■ Dataset content ■
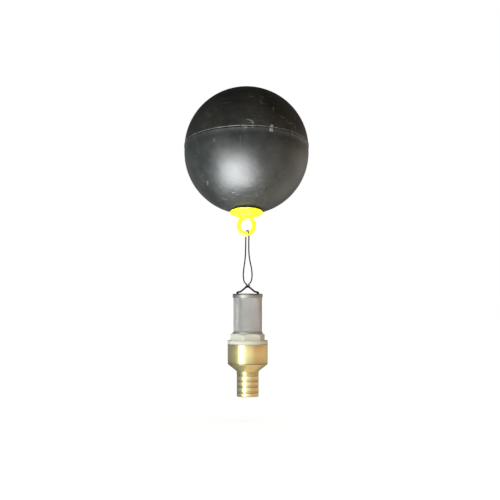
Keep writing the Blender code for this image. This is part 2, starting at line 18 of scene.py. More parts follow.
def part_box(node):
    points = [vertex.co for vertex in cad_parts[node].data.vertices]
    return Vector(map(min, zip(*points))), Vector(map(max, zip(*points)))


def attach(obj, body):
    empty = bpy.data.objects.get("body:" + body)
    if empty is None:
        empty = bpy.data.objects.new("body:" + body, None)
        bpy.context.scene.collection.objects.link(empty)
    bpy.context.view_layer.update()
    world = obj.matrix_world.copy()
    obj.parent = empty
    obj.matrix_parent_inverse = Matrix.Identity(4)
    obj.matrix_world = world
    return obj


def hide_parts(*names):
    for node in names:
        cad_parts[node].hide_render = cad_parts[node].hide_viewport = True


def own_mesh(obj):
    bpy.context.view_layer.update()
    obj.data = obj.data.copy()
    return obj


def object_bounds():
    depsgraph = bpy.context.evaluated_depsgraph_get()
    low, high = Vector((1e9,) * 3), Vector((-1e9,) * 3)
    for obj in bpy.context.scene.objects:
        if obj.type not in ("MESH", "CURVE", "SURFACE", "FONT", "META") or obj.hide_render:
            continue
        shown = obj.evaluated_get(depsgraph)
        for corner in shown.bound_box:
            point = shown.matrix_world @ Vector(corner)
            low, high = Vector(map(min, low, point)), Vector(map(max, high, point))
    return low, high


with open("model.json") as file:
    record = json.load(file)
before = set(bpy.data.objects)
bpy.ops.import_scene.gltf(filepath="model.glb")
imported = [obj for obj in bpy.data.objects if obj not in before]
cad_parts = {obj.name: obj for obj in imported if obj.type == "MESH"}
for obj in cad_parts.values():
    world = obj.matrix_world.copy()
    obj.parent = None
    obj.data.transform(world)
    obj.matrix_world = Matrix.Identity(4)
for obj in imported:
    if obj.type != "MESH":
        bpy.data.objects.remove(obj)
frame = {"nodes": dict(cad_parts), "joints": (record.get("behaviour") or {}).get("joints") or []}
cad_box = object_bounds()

■ Exercise directions ■
Give the listing above again, word for word.

■ Task result ■
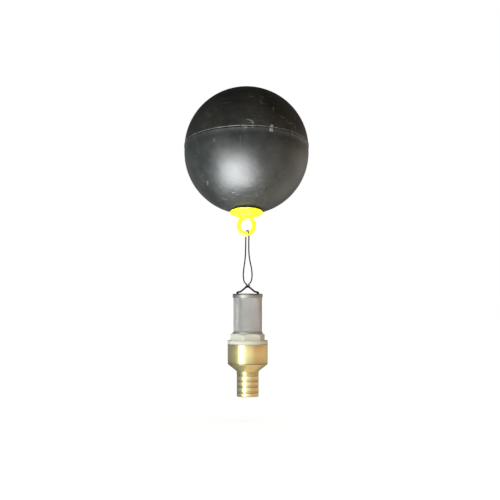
Keep writing the Blender code for this image. This is part 2, starting at line 18 of scene.py. More parts follow.
def part_box(node):
    points = [vertex.co for vertex in cad_parts[node].data.vertices]
    return Vector(map(min, zip(*points))), Vector(map(max, zip(*points)))


def attach(obj, body):
    empty = bpy.data.objects.get("body:" + body)
    if empty is None:
        empty = bpy.data.objects.new("body:" + body, None)
        bpy.context.scene.collection.objects.link(empty)
    bpy.context.view_layer.update()
    world = obj.matrix_world.copy()
    obj.parent = empty
    obj.matrix_parent_inverse = Matrix.Identity(4)
    obj.matrix_world = world
    return obj


def hide_parts(*names):
    for node in names:
        cad_parts[node].hide_render = cad_parts[node].hide_viewport = True


def own_mesh(obj):
    bpy.context.view_layer.update()
    obj.data = obj.data.copy()
    return obj


def object_bounds():
    depsgraph = bpy.context.evaluated_depsgraph_get()
    low, high = Vector((1e9,) * 3), Vector((-1e9,) * 3)
    for obj in bpy.context.scene.objects:
        if obj.type not in ("MESH", "CURVE", "SURFACE", "FONT", "META") or obj.hide_render:
            continue
        shown = obj.evaluated_get(depsgraph)
        for corner in shown.bound_box:
            point = shown.matrix_world @ Vector(corner)
            low, high = Vector(map(min, low, point)), Vector(map(max, high, point))
    return low, high


with open("model.json") as file:
    record = json.load(file)
before = set(bpy.data.objects)
bpy.ops.import_scene.gltf(filepath="model.glb")
imported = [obj for obj in bpy.data.objects if obj not in before]
cad_parts = {obj.name: obj for obj in imported if obj.type == "MESH"}
for obj in cad_parts.values():
    world = obj.matrix_world.copy()
    obj.parent = None
    obj.data.transform(world)
    obj.matrix_world = Matrix.Identity(4)
for obj in imported:
    if obj.type != "MESH":
        bpy.data.objects.remove(obj)
frame = {"nodes": dict(cad_parts), "joints": (record.get("behaviour") or {}).get("joints") or []}
cad_box = object_bounds()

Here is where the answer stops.